Он поставил сруб в Абрамцеве и жил там чащобной жизнью. Потом совсем расстался с людьми и стал лесом…
Стихи, написанные в домике Вордсворса
Окунемся в озерный край классического Вордсворса. Горсть домиков разбросана у горного Гроссмерского озера.
Вы можете передохнуть, милый читатель, напялив тяжелые ботинки, можете побродить по горным тропам, скользким от ручьев. Зеленые склоны рассечены невысокими старательными изгородями из валунов, чтобы овцы не могли перешагнуть. Камни кладутся без раствора, но изгороди удивительно крепки. На ярко-зеленом лугу кажутся розоватыми белые и серые сбившиеся в кучу скульптурные лепнины овец.
Вы в святая святых прохладной озерной поэзии.
Озера, как и церкви, всегда располагаются в самых красивых точках окрестностей. Они утоляют жажду. Природа ставит их в заповедный центр композиции.
Протяжное озеро внизу как бы прижимается к дороге, по которой поэт проходил. Оно как бы тянулось за ним, да так и замерло и осталось в томительном изгибе, когда поэт ушел. С краю озера стоит квадратный зеленый островок, как бы подернутый вязаной скатертью. Говорят, он трапезничал там. Вокруг сбегаются домики селения. Белый клубок его домика, «дом голубя», как его зовут, — бел, чтобы не ошибиться, когда в сумерках спускаешься с гор.
Внутри бедно и опрятно.
Хозяин был королевским лауреатом, имел титул первого поэта, но жил в вечной нужде. Впрочем, в отличие от скульпторов и живописцев, которым нужны оплачиваемые пространства мастерских и штат натурщиц, поэту ни к чему владеть виллами и дворцами. Он владеет чертогами иными. Поэт должен жить просто, как народ живет.

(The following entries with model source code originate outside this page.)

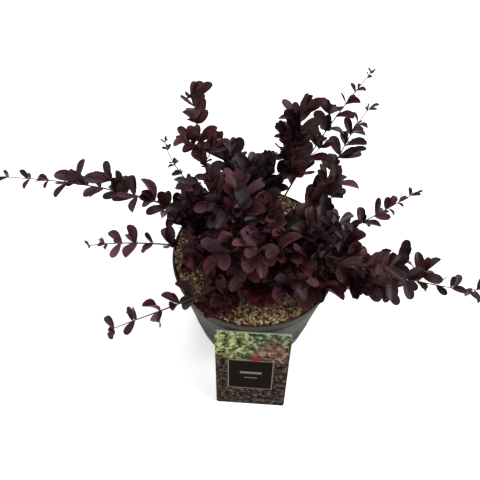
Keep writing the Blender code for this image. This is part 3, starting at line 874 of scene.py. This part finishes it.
def arc(middle, radii, start, end, steps):
    """Points on a round or oval arc from one angle to another, both in quarter turns."""
    angles = [pi / 2 * (start + (end - start) * k / steps) for k in range(steps + 1)]
    return [(middle[0] + radii[0] * cos(a), middle[1] + radii[1] * sin(a)) for a in angles]


def settle(piece, slot, *solids):
    """Hides the solids that a piece stands for and hangs the piece on the root body. The slot is not used.
    """
    if solids:
        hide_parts(*solids)
    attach(piece, "root")


# Leaves


def blade(tree, given, cup, curl):
    """One blade of unit length and width: widest past its middle, round at its tip, narrow at its foot."""
    grid = put(tree, "GeometryNodeMeshGrid", {"Vertices X": given["Rows"], "Vertices Y": given["Columns"]})
    x, y, _ = split(put(tree, "GeometryNodeInputPosition"))
    share = x + 0.5
    turn = share * pi
    along = (1.0 - turn.cosine()) * 0.5
    across = y * (turn.sine() * (share * 0.84 + 0.36)).at_least(0.07)
    height = across * across * (cup * 4) - along * along * curl
    spot = put(tree, "ShaderNodeCombineXYZ", {0: along, 1: across, 2: height})
    bent = put(tree, "GeometryNodeSetPosition", {0: grid, "Position": spot})
    inputs = {0: bent, "Name": "UVMap", "Value": Value(grid.socket.node.outputs["UV Map"])}
    return put(tree, "GeometryNodeStoreNamedAttribute", inputs, data_type="FLOAT2", domain="CORNER")


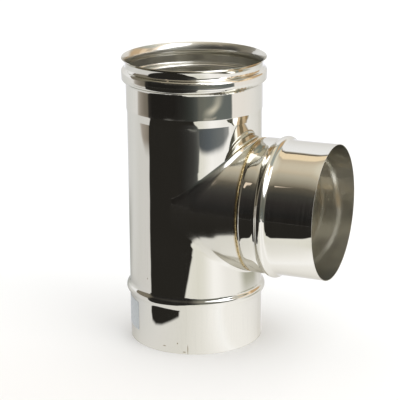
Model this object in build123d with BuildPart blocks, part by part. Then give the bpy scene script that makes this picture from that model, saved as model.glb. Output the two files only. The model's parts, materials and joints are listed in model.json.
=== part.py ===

Беленые потолки. Витает образ его возлюбленной Аннет Валлон в белом чепчике, как гофрированные колпачки на пузырьках микстуры. Она была француженкой. Они встретились во Франции в 1792 году, в том же году она родила дочку. Их разлучила революция и война. 10 лет спустя он приехал во Францию. Что произошло между ними тогда? Непонятно. Вернувшись, скоропалительно женился на своей соученице. Но воздух сохранил трепет кувшинки, похожей на гофрированный чепчик Аннет.